> _Your task_
Please quote the material exactly, every line of it.

> _Source material_
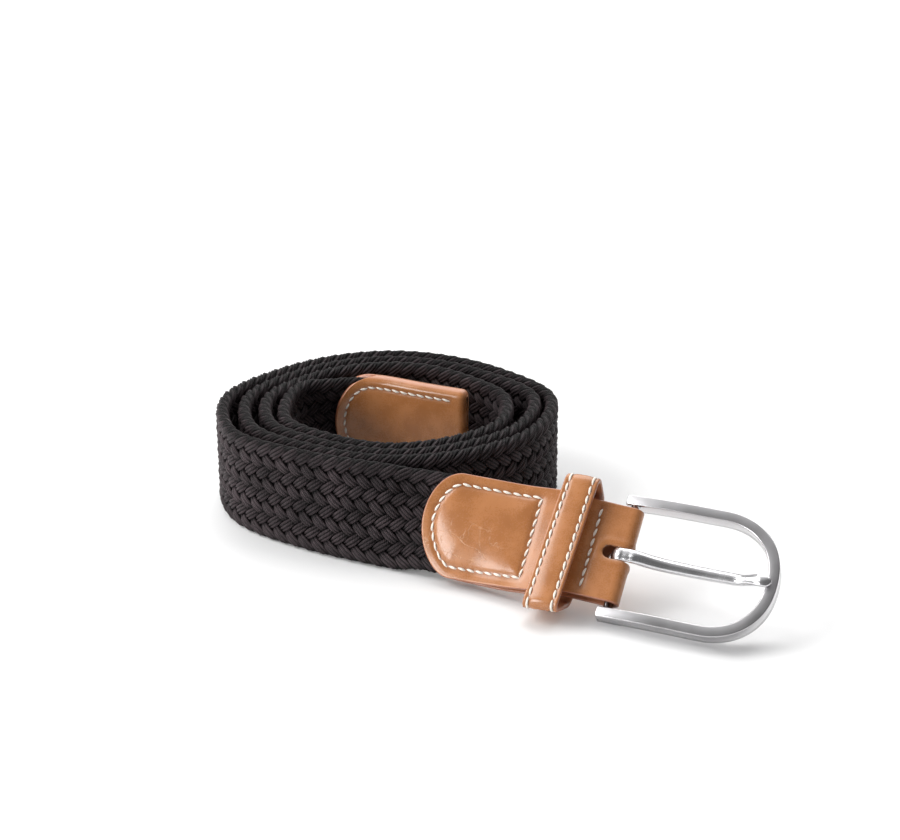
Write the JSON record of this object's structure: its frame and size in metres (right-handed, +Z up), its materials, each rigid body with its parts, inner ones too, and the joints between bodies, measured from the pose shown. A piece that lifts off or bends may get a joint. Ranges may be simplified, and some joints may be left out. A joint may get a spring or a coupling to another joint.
{
  "type": "braided elastic stretch belt",
  "caption": "Braided elastic waist belt, coiled on its edge, with sewn leather ends, a keeper loop and a single-prong metal buckle.",
  "frame": {"origin": "middle of the underside of the whole belt's box, on the surface it rests on", "axes": "+Z up, +X along the coil's long way towards the buckle, +Y from the buckle's side of the coil to its far side"},
  "size_m": [0.186, 0.1578, 0.0374],
  "materials": {
    "strap": "matte braided elastic",
    "leather": "semi-gloss smooth leather",
    "frame_metal": "satin nickel face with polished edges",
    "prong_metal": "polished"
  },
  "bodies": {
    "belt": {"braided_strap": "strap", "buckle_tab": "leather", "keeper_loop": "leather", "tip_cover": "leather"},
    "frame": {"buckle_frame": "frame_metal"},
    "prong": {"prong": "prong_metal"}
  },
  "joints": [
    {"name": "frame_swing", "type": "hinge", "parent": "belt", "child": "frame", "pos_m": [0.04447, -0.04943, 0.01672], "axis": [-0.2924, -0.708, -0.6428], "range_deg": [-130, 130]},
    {"name": "prong_swing", "type": "hinge", "parent": "frame", "child": "prong", "pos_m": [0.04447, -0.04943, 0.01672], "axis": [-0.2924, -0.708, -0.6428], "range_deg": [0, 130]}
  ]
}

> _Output of the exercise_
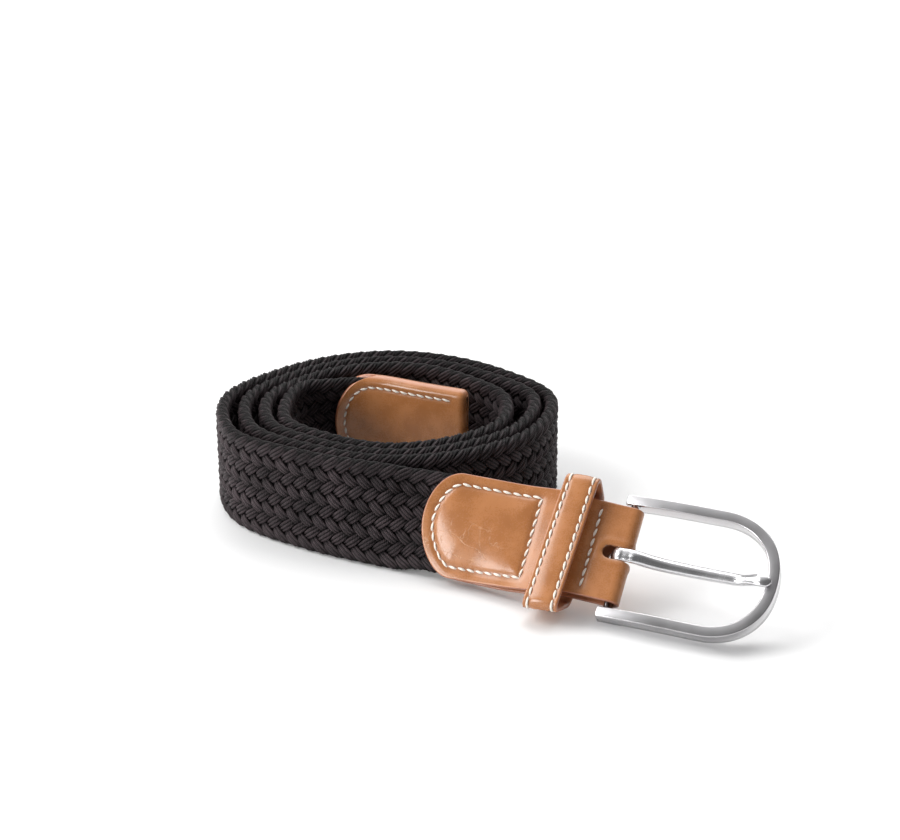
Write the JSON record of this object's structure: its frame and size in metres (right-handed, +Z up), its materials, each rigid body with its parts, inner ones too, and the joints between bodies, measured from the pose shown. A piece that lifts off or bends may get a joint. Ranges may be simplified, and some joints may be left out. A joint may get a spring or a coupling to another joint.
{
  "type": "braided elastic stretch belt",
  "caption": "Braided elastic waist belt, coiled on its edge, with sewn leather ends, a keeper loop and a single-prong metal buckle.",
  "frame": {"origin": "middle of the underside of the whole belt's box, on the surface it rests on", "axes": "+Z up, +X along the coil's long way towards the buckle, +Y from the buckle's side of the coil to its far side"},
  "size_m": [0.186, 0.1578, 0.0374],
  "materials": {
    "strap": "matte braided elastic",
    "leather": "semi-gloss smooth leather",
    "frame_metal": "satin nickel face with polished edges",
    "prong_metal": "polished"
  },
  "bodies": {
    "belt": {"braided_strap": "strap", "buckle_tab": "leather", "keeper_loop": "leather", "tip_cover": "leather"},
    "frame": {"buckle_frame": "frame_metal"},
    "prong": {"prong": "prong_metal"}
  },
  "joints": [
    {"name": "frame_swing", "type": "hinge", "parent": "belt", "child": "frame", "pos_m": [0.04447, -0.04943, 0.01672], "axis": [-0.2924, -0.708, -0.6428], "range_deg": [-130, 130]},
    {"name": "prong_swing", "type": "hinge", "parent": "frame", "child": "prong", "pos_m": [0.04447, -0.04943, 0.01672], "axis": [-0.2924, -0.708, -0.6428], "range_deg": [0, 130]}
  ]
}